Bill C-45 would allow individuals over the age of 18 to possess up to 30 grams of marijuana for personal use.

Sales to anyone under 18 would be banned under federal law but provinces and territories could set their own age limits.

Statistics Canada has estimated that the market will be worth Can$5.7 billion (US$4.5 billion), based on last year’s consumption data.

Uruguay approved the recreational usage of marijuana five years ago and nine US states have too but Canada will be the first G-7 country to do so.

In an interview with AFP last month, Trudeau said the world is closely following Canada’s plans and predicted several nations would follow suit.

“There is a lot of interest from our allies in what we’re doing,” he said.

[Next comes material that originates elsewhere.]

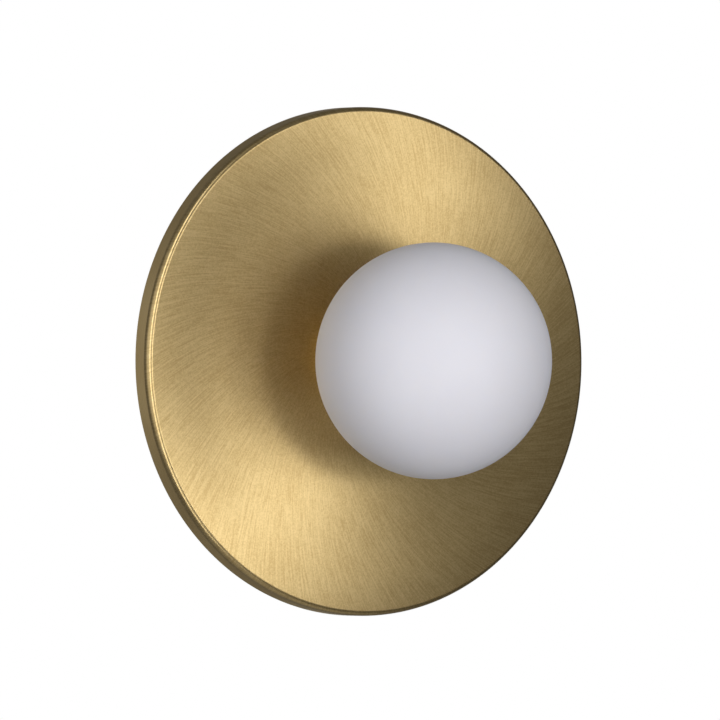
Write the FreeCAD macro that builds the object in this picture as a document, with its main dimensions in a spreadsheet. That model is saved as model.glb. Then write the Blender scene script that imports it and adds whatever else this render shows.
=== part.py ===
"""Wall sconce: a spun brass pan on the wall, with an opal glass globe close in front of it.

Frame: millimetres, +Z up, the wall is the plane Y = 0 and the sconce stands out from it towards -Y.
The origin is the middle of the wall bracket's back face.
"""
import FreeCAD, Part
import math
import os
import re
import Sketcher

os.makedirs("parts", exist_ok=True)
doc = FreeCAD.newDocument("wall_sconce")
Vector = FreeCAD.Vector

# Sizes in millimetres. Heights and depths are measured from the piece's own seat.
# A row that starts with = follows other rows, so that what fits together stays fitted.
SIZES = (
    # Clearances shared by the pieces
    ("pass_clearance", "0.2"),
    ("thread_gap", "0.05"),
    ("seat_gap", "0.05"),
    ("cut_overrun", "1"),
    # Pan, spun from sheet
    ("pan_radius", "130"),
    ("pan_depth", "13"),
    ("pan_sheet", "1"),
    ("pan_edge_radius", "3.5"),
    # Wall bracket, a bent steel strap
    ("strap_sheet", "1.5"),
    ("strap_width", "30"),
    ("strap_end_width", "16"),
    ("strap_taper_start", "88"),
    ("strap_taper_end", "104"),
    ("strap_bend_radius", "1.5"),
    ("ear_height", "9"),
    ("ear_clearance", "0.6"),
    ("ear_corner_radius", "3"),
    ("cable_hole_radius", "11"),
    ("slot_spacing", "120"),
    ("slot_length", "20"),
    ("slot_width", "5.2"),
    ("earth_boss_radius", "3.6"),
    ("earth_boss_height", "2"),
    ("earth_screw_drop", "84"),
    # Set screws that lock the pan on the bracket's ears
    ("side_screw_radius", "1.5"),
    ("side_screw_length", "8"),
    ("side_screw_height", "6"),
    ("side_screw_recess", "0.4"),
    ("side_hole_clearance", "0.4"),
    ("side_hole_radius", "=side_screw_radius + side_hole_clearance"),
    ("socket_flats", "1.5"),
    ("socket_depth", "2"),
    ("side_nut_flats", "5.5"),
    ("side_nut_height", "2.4"),
    # Hollow threaded nipple with its nuts, washer and earth tag
    ("nipple_radius", "5"),
    ("nipple_wall", "1.2"),
    ("nipple_bore_radius", "=nipple_radius - nipple_wall"),
    ("nipple_overrun", "0.5"),
    ("nipple_chamfer", "0.3"),
    ("nut_flats", "14"),
    ("nut_height", "2.7"),
    ("star_washer_radius", "8"),
    ("star_washer_sheet", "0.9"),
    ("star_tooth_depth", "1.3"),
    ("star_notch_width", "1.6"),
    ("tag_sheet", "0.8"),
    ("tag_ring_margin", "2.2"),
    ("tag_neck_length", "2.5"),
    ("tag_neck_width", "4"),
    ("tag_barrel_radius", "1.6"),
    ("tag_barrel_length", "6"),
    # Gallery, a turned brass cup that takes the globe's neck
    ("gallery_radius", "29"),
    ("gallery_wall", "3.6"),
    ("gallery_bore_radius", "=gallery_radius - gallery_wall"),
    ("gallery_height", "8.5"),
    ("gallery_floor", "2"),
    ("gallery_mouth_chamfer", "1"),
    ("gallery_rim_radius", "0.8"),
    # Silicone seal on the gallery's floor, under the end of the neck
    ("neck_clearance", "0.4"),
    ("seal_radius", "=gallery_bore_radius - neck_clearance"),
    ("seal_width", "4.5"),
    ("seal_height", "1.5"),
    # Opal glass globe with its threaded neck
    ("globe_radius", "60"),
    ("glass_wall", "3"),
    ("neck_radius", "=gallery_bore_radius - neck_clearance"),
    ("neck_wall", "3"),
    ("neck_fillet", "1"),
    ("shoulder_gap", "0.96"),
    ("globe_standoff", "=gallery_height + shoulder_gap + sqrt(globe_radius ^ 2 - neck_radius ^ 2)"),
    # Steel bracket that stands the lampholder off the nipple
    ("stand_sheet", "1"),
    ("stand_height", "7"),
    ("stand_margin", "2.8"),
    ("stand_length", "=holder_screw_spacing + 2 * stand_margin"),
    ("stand_width", "14"),
    ("stand_lip", "5.4"),
    # Ceramic lampholder for a two-pin capsule lamp
    ("holder_rim", "1.1"),
    ("holder_radius", "=holder_screw_spacing / 2 + holder_head_radius + holder_rim"),
    ("holder_flange_height", "5"),
    ("holder_height", "19"),
    ("holder_block_length", "19"),
    ("holder_block_width", "8.4"),
    ("holder_head_clearance", "0.3"),
    ("holder_screw_spacing", "=holder_block_width + 2 * (holder_head_radius + holder_head_clearance)"),
    ("holder_screw_radius", "1.5"),
    ("holder_screw_length", "6.6"),
    ("pin_spacing", "9"),
    ("pin_slot_play", "1"),
    ("pin_slot_length", "=pin_loop_width + 2 * pin_wire_radius + pin_slot_play"),
    ("pin_slot_width", "2.6"),
    ("holder_floor", "1.5"),
    ("pin_slot_depth", "=holder_height - lead_hole_depth - holder_floor"),
    ("contact_sheet", "0.4"),
    ("contact_width", "=pin_slot_length - pin_slot_play"),
    ("contact_height", "8"),
    ("lead_hole_depth", "2.5"),
    # Capsule lamp
    ("pin_wire_radius", "0.5"),
    ("pin_loop_width", "2.4"),
    ("pin_end_gap", "1"),
    ("pin_length", "=pin_slot_depth - pin_end_gap"),
    ("lamp_base_radius", "7.5"),
    ("lamp_base_height", "10"),
    ("lamp_base_groove_depth", "0.8"),
    ("lamp_base_groove_width", "1.6"),
    ("lamp_cover_radius", "8"),
    ("lamp_cover_height", "27"),
    ("lamp_cover_wall", "1"),
    ("lamp_board_width", "9"),
    ("lamp_board_height", "19"),
    ("lamp_board_sheet", "1"),
    ("lamp_chip_size", "2.8"),
    ("lamp_chip_height", "0.7"),
    ("lamp_chip_gap", "1.4"),
    ("lamp_chip_pitch", "=lamp_chip_size + lamp_chip_gap"),
    # Terminal block of three poles, with brass inserts and screws
    ("block_drop", "30"),
    ("pole_play", "0.3"),
    ("pole_pitch", "=2 * (barrel_radius + block_head_radius) + pole_play"),
    ("block_width", "17"),
    ("block_margin", "0.75"),
    ("block_web_height", "3"),
    ("barrel_radius", "3"),
    ("barrel_height", "4.1"),
    ("tower_radius", "2.8"),
    ("tower_clearance", "1"),
    ("tower_height", "=pan_depth - pan_sheet - strap_sheet - tower_clearance"),
    ("tower_margin", "1.4"),
    ("tower_spacing", "=block_width - 2 * (tower_radius + tower_margin)"),
    ("insert_radius", "2"),
    ("insert_bore_radius", "1.3"),
    ("insert_length", "14"),
    ("terminal_screw_radius", "1.3"),
    ("terminal_screw_recess", "1.2"),
    ("terminal_slot_depth", "0.8"),
    ("block_screw_radius", "1.25"),
    ("block_screw_length", "4.3"),
    ("block_head_radius", "2.1"),
    ("block_head_height", "1.6"),
    # Screw heads
    ("holder_head_radius", "2.7"),
    ("holder_head_height", "1.8"),
    ("earth_screw_radius", "2"),
    ("earth_head_radius", "4"),
    ("earth_head_height", "2.4"),
    ("driver_slot_width", "0.8"),
    # Leads inside the pan
    ("lead_radius", "1"),
    ("lead_lift", "3.3"),
    ("lead_exit_radius", "3.4"),
    ("sleeve_radius", "=nipple_bore_radius - pass_clearance"),
    ("sleeve_wall", "0.5"),
    ("lead_offset", "=sleeve_radius - sleeve_wall - pass_clearance - lead_radius"),
    ("ferrule_radius", "0.7"),
    ("ferrule_length", "6"),
)
NOTCHES = 10
POLES = 3
CHIPS = 4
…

“They recognise that Canada is being daring… and recognise that the current regime (of prohibition) does not work, that it’s not preventing young people from having easy access to cannabis.

“In many countries, especially in Canada, it is easier (as a minor) to buy a joint than buy a beer,” Trudeau said. “Organised crime is making huge sums of money on the illicit sale of marijuana.”

Trudeau said creating a regulated market will take it out of the hands of crime groups and “better protect communities and children.”

It will also allow the federal government and the provinces to levy taxes on legal weed sales amounting to hundreds of millions of dollars annually.

Pot sales will be through authorized retail stores much like the current situation regulating alcohol sales in Quebec and Ontario.

A total of 105 businesses have been authorised to grow marijuana and offer pot-based products. Under the new law, individuals could grow up to four plants at home.

The government has also set aside funds to study the impact of legalised cannabis consumption on public health.